N2H2's criteria for their blocking categories are published at (follow the link and click on "Filtering Methods" -- the site uses frames and JavaScript to prevent users from going to that frame directly). We tested a Bess proxy server with the following categories enabled: "Adults Only", "Hate/Discrimination", "Illegal", "Porn Site", "Sex", "Violence", "Alcohol", "Chat", "Drugs", "Free Pages", "Gambling", "Tasteless / Gross", "Profanity", "Lingerie", "Nudity", "Personal Information", "School Cheating Info", "Suicide / Murder", "Tobacco", "Weapons", and "Personals". Two "special categories" were also enabled -- "Block search engine results based on key words" and "Block urls based on key words" -- but none of the sites that we found to be blocked had any offensive words in the URL's, so we concluded that this did not affect testing.

However, there were no blocked sites that we considered to be "borderline" cases, e.g. non-pornographic black-and-white nude photography sites.
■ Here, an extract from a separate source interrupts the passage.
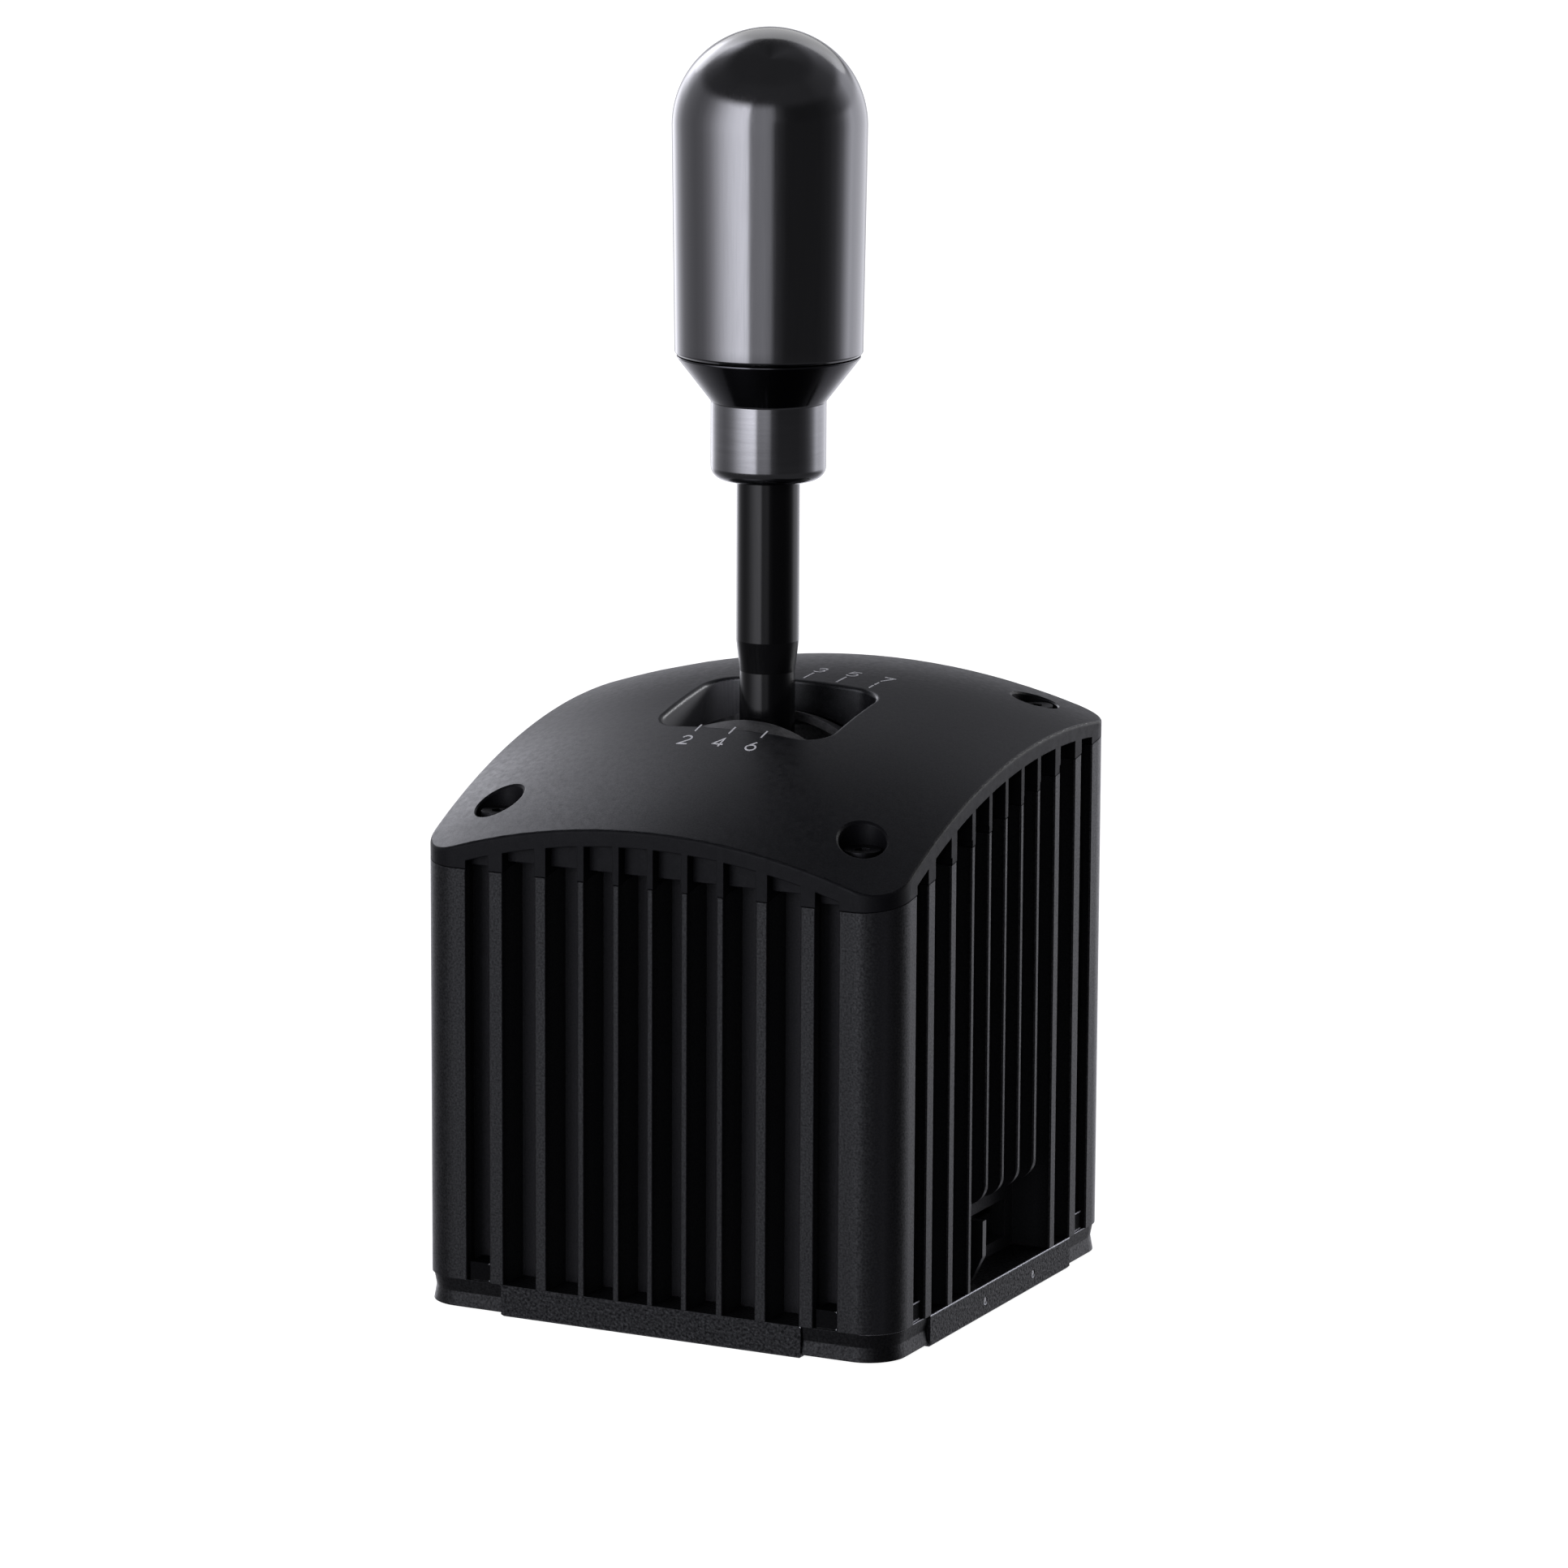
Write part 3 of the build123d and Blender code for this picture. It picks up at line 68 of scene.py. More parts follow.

The sites in this sample were either pornographic sites (e.g., or they met the criteria for one of Bess's other categories (e.g. or they were completely innocuous sites (e.g.

We considered the following blocked sites to be "errors":

We considered the following blocked sites to be "non-errors":


We obtained these results with a Bess proxy server being used by a high school (the school is not named in this report, to protect the identity of the student who helped run the tests with Bess). The server was using a blocked-site list that was current as of October 2000. Only the categories listed above (under "Results") were enabled.

How the list of 1,000 domains was constructed

We started with zone files from Network Solutions listing all .com domains in alphabetical order. Michael Sims supplied the first 10,000 domains in alphabetical order from that list, after eliminating sites at the top whose names started mostly with all "-" dashes. (A disproportionate number of these were pornographic sites that chose their domain name solely in order to show up at the top of an alphabetical listing, so a sample that included these sites would not be a representative cross-section.)

Jamie McCarthy supplied the perl script which isolated the first 1,000 domains that were actually "up":

gunzip -c com.20000614.entire.sorted.gz | grep '^a' | grep -v
'.*--\|-.*-.*-' | perl -ne 'chomp; $a = system("ping -c 1 -q
www.$_ >/dev/null 2>&1"); print "$_\n" if !$a;' | head -1000

We used this script to narrow down the list to the first 1,000 pingable domains sorted alphabetically by domain name. However, after we used this list of 1,000 domains to test SurfWatch in August, N2H2 apparently reviewed the first 1,000 .com domains to un-block any sites in that list that were incorrectly blocked -- anticipating that we would eventually do the same study for their product. Since the results were no longer valid for the first 1,000 .com domains, we used the second 1,000 pingable domains from the list instead.

A truly random sample chosen from the entire list of domain names would have been better, but it would be impossible to prove that such a sample had really been chosen randomly; a third party could easily claim that we had "stacked the deck" by choosing a disproportionate number of sites blocked incorrectly by Bess.

Potential sources of error

A sample of 26 "real" sites that are blocked by Bess, is a small sample from which to draw any precise conclusions. The problem with the sample size is that we had to start with 1,000 randomly chosen Web domains just to get a sample of 26 blocked domains. The 27% figure should not be taken as being accurate to even two significant figures; across all .com domains in existence, the error rate for Bess could be as low as 15%. However, the test does establish that the likelihood of Bess having an error rate of, say, less than 1% across all domains, is virtually zero.

A note on interpreting these results: the results are not weighted by Web site traffic, so some of the sites in this experiment may cause more "Access Denied" messages than others. The 27% error rate should also not be interpreted to apply across all domains, since we only used .com domains in our experiment, which are more likely to contain commercial pornography than, say, .org domains. (In other words, we should expect the error rate to be even higher for .org sites that are blocked.)


Peter Nickerson, the CEO of N2H2, stated in Congressional testimony given in 1998:

All sites that are blocked are reviewed by N2H2 staff before being added to the block lists.

Given the high error rate for sites blocked by N2H2 under default school categories, we believe that N2H2's claim of "100% human review" is false.